- Direction -
Look in the material below for the line with "clear_scene()" and the line with "points = [vertex.co", then set down exactly those two lines and all lines between, nothing more.

........

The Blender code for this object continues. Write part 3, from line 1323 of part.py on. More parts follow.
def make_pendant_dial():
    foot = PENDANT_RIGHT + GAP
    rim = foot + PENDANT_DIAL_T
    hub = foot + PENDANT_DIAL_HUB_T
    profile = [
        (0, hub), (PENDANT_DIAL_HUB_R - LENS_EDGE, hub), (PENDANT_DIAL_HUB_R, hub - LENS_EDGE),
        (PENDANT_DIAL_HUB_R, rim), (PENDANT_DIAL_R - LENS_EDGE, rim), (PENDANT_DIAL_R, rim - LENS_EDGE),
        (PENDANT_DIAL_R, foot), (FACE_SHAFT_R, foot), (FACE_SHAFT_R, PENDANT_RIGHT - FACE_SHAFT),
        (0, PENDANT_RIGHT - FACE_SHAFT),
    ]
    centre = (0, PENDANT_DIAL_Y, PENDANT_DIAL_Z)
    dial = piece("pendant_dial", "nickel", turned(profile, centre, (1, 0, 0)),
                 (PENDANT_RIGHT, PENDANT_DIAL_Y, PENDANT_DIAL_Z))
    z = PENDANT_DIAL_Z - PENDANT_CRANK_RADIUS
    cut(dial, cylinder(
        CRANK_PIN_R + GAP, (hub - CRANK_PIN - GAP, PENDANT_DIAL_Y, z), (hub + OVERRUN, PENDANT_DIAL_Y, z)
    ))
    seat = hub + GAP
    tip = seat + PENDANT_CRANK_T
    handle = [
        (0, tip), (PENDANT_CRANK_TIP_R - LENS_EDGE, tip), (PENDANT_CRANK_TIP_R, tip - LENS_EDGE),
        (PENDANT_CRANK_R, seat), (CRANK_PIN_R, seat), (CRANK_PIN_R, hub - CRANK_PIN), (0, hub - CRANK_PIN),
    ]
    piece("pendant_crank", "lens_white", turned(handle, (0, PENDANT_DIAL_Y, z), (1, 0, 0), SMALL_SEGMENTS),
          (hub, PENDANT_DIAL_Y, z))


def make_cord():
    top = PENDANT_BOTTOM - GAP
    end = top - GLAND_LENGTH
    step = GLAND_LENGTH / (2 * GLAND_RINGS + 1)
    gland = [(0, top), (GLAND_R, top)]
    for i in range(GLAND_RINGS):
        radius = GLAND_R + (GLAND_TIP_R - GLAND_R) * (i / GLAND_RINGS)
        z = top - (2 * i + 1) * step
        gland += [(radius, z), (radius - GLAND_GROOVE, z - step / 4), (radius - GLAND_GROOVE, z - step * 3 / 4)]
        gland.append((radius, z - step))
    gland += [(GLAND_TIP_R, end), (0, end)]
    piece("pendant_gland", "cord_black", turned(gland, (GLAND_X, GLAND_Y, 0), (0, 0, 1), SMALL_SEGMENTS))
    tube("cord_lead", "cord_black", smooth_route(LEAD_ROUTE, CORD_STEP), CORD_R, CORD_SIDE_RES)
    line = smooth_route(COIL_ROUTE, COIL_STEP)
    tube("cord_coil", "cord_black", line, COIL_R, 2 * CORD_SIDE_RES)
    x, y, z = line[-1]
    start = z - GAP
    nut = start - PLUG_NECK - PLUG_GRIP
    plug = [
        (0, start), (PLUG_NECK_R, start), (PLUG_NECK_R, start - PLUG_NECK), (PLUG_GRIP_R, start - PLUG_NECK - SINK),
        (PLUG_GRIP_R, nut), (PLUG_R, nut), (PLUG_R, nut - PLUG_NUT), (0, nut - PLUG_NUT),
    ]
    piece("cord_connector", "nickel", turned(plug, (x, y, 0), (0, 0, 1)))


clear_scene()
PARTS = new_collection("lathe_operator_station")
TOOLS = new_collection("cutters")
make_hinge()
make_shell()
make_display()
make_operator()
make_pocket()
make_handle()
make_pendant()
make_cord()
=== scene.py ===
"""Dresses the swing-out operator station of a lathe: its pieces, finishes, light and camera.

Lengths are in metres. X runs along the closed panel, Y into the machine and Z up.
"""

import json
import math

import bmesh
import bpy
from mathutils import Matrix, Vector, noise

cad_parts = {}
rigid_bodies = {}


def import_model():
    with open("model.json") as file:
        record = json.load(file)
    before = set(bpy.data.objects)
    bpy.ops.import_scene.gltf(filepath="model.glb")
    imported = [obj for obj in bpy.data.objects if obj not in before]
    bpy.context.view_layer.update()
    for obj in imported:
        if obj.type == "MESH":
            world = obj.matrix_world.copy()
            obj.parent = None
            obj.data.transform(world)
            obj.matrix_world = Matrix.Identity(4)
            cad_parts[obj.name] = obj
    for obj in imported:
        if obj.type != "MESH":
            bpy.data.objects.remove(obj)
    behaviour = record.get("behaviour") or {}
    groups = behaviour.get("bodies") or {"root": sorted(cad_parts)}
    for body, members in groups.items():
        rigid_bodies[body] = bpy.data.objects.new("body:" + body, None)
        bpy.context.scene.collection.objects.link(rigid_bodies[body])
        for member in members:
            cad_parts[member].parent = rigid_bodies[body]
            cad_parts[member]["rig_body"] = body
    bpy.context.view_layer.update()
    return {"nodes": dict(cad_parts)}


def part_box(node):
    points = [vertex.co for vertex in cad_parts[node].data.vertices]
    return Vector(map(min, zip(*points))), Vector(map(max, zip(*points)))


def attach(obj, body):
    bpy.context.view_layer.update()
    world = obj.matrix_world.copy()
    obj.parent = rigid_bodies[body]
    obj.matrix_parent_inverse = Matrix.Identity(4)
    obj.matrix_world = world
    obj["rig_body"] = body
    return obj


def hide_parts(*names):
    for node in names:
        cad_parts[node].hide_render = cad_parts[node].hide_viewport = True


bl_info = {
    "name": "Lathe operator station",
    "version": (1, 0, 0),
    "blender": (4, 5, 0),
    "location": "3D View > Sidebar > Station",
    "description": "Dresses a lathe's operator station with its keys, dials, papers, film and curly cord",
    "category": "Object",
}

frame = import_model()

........

- Completed exercise -
clear_scene()
PARTS = new_collection("lathe_operator_station")
TOOLS = new_collection("cutters")
make_hinge()
make_shell()
make_display()
make_operator()
make_pocket()
make_handle()
make_pendant()
make_cord()
=== scene.py ===
"""Dresses the swing-out operator station of a lathe: its pieces, finishes, light and camera.

Lengths are in metres. X runs along the closed panel, Y into the machine and Z up.
"""

import json
import math

import bmesh
import bpy
from mathutils import Matrix, Vector, noise

cad_parts = {}
rigid_bodies = {}


def import_model():
    with open("model.json") as file:
        record = json.load(file)
    before = set(bpy.data.objects)
    bpy.ops.import_scene.gltf(filepath="model.glb")
    imported = [obj for obj in bpy.data.objects if obj not in before]
    bpy.context.view_layer.update()
    for obj in imported:
        if obj.type == "MESH":
            world = obj.matrix_world.copy()
            obj.parent = None
            obj.data.transform(world)
            obj.matrix_world = Matrix.Identity(4)
            cad_parts[obj.name] = obj
    for obj in imported:
        if obj.type != "MESH":
            bpy.data.objects.remove(obj)
    behaviour = record.get("behaviour") or {}
    groups = behaviour.get("bodies") or {"root": sorted(cad_parts)}
    for body, members in groups.items():
        rigid_bodies[body] = bpy.data.objects.new("body:" + body, None)
        bpy.context.scene.collection.objects.link(rigid_bodies[body])
        for member in members:
            cad_parts[member].parent = rigid_bodies[body]
            cad_parts[member]["rig_body"] = body
    bpy.context.view_layer.update()
    return {"nodes": dict(cad_parts)}


def part_box(node):
    points = [vertex.co for vertex in cad_parts[node].data.vertices]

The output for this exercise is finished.